### EXERCISE DIRECTIONS
Exactly repeat the full listing that follows.

### GIVEN DATA
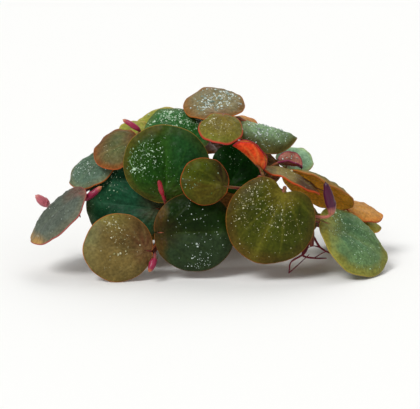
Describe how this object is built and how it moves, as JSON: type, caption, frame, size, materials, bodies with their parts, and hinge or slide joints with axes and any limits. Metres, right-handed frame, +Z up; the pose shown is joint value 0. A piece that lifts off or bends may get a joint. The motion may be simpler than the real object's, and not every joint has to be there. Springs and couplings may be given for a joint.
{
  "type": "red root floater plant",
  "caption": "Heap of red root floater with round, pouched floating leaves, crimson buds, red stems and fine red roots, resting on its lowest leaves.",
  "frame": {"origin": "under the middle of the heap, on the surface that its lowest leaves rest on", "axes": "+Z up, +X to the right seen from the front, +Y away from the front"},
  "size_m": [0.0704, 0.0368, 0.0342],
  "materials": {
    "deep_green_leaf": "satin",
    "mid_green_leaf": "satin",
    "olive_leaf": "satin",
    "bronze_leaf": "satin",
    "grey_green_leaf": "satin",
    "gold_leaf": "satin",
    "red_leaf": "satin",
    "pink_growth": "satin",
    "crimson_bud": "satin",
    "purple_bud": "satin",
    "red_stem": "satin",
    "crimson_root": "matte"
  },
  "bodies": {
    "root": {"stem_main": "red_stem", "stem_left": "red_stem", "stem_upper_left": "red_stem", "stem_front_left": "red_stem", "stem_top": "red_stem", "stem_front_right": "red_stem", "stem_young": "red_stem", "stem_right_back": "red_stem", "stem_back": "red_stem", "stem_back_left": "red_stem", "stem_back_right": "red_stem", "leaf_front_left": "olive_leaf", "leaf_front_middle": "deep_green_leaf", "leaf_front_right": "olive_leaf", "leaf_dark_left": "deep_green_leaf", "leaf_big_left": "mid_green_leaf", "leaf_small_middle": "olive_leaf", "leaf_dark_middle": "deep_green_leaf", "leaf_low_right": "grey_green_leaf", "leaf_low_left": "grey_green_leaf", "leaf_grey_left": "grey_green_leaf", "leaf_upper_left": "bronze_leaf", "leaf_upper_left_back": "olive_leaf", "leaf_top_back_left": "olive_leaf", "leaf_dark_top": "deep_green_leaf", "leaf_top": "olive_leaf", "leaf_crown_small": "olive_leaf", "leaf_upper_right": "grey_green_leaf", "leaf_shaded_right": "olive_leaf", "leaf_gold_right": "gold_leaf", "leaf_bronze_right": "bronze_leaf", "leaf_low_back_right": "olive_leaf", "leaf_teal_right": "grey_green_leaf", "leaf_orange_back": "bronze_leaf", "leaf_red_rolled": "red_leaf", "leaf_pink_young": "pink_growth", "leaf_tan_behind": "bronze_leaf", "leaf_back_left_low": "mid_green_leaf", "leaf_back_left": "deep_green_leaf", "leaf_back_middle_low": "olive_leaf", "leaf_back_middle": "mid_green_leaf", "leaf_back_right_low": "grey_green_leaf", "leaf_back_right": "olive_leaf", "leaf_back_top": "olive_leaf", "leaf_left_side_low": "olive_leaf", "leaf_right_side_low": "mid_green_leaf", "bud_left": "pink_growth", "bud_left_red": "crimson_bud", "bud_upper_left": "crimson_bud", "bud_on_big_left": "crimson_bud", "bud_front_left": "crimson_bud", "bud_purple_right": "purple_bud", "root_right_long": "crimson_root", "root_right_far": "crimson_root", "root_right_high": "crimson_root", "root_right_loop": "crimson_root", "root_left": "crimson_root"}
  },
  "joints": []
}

### OUTPUT OF THE TASK
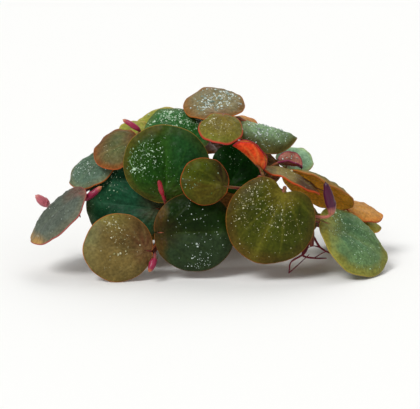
Describe how this object is built and how it moves, as JSON: type, caption, frame, size, materials, bodies with their parts, and hinge or slide joints with axes and any limits. Metres, right-handed frame, +Z up; the pose shown is joint value 0. A piece that lifts off or bends may get a joint. The motion may be simpler than the real object's, and not every joint has to be there. Springs and couplings may be given for a joint.
{
  "type": "red root floater plant",
  "caption": "Heap of red root floater with round, pouched floating leaves, crimson buds, red stems and fine red roots, resting on its lowest leaves.",
  "frame": {"origin": "under the middle of the heap, on the surface that its lowest leaves rest on", "axes": "+Z up, +X to the right seen from the front, +Y away from the front"},
  "size_m": [0.0704, 0.0368, 0.0342],
  "materials": {
    "deep_green_leaf": "satin",
    "mid_green_leaf": "satin",
    "olive_leaf": "satin",
    "bronze_leaf": "satin",
    "grey_green_leaf": "satin",
    "gold_leaf": "satin",
    "red_leaf": "satin",
    "pink_growth": "satin",
    "crimson_bud": "satin",
    "purple_bud": "satin",
    "red_stem": "satin",
    "crimson_root": "matte"
  },
  "bodies": {
    "root": {"stem_main": "red_stem", "stem_left": "red_stem", "stem_upper_left": "red_stem", "stem_front_left": "red_stem", "stem_top": "red_stem", "stem_front_right": "red_stem", "stem_young": "red_stem", "stem_right_back": "red_stem", "stem_back": "red_stem", "stem_back_left": "red_stem", "stem_back_right": "red_stem", "leaf_front_left": "olive_leaf", "leaf_front_middle": "deep_green_leaf", "leaf_front_right": "olive_leaf", "leaf_dark_left": "deep_green_leaf", "leaf_big_left": "mid_green_leaf", "leaf_small_middle": "olive_leaf", "leaf_dark_middle": "deep_green_leaf", "leaf_low_right": "grey_green_leaf", "leaf_low_left": "grey_green_leaf", "leaf_grey_left": "grey_green_leaf", "leaf_upper_left": "bronze_leaf", "leaf_upper_left_back": "olive_leaf", "leaf_top_back_left": "olive_leaf", "leaf_dark_top": "deep_green_leaf", "leaf_top": "olive_leaf", "leaf_crown_small": "olive_leaf", "leaf_upper_right": "grey_green_leaf", "leaf_shaded_right": "olive_leaf", "leaf_gold_right": "gold_leaf", "leaf_bronze_right": "bronze_leaf", "leaf_low_back_right": "olive_leaf", "leaf_teal_right": "grey_green_leaf", "leaf_orange_back": "bronze_leaf", "leaf_red_rolled": "red_leaf", "leaf_pink_young": "pink_growth", "leaf_tan_behind": "bronze_leaf", "leaf_back_left_low": "mid_green_leaf", "leaf_back_left": "deep_green_leaf", "leaf_back_middle_low": "olive_leaf", "leaf_back_middle": "mid_green_leaf", "leaf_back_right_low": "grey_green_leaf", "leaf_back_right": "olive_leaf", "leaf_back_top": "olive_leaf", "leaf_left_side_low": "olive_leaf", "leaf_right_side_low": "mid_green_leaf", "bud_left": "pink_growth", "bud_left_red": "crimson_bud", "bud_upper_left": "crimson_bud", "bud_on_big_left": "crimson_bud", "bud_front_left": "crimson_bud", "bud_purple_right": "purple_bud", "root_right_long": "crimson_root", "root_right_far": "crimson_root", "root_right_high": "crimson_root", "root_right_loop": "crimson_root", "root_left": "crimson_root"}
  },
  "joints": []
}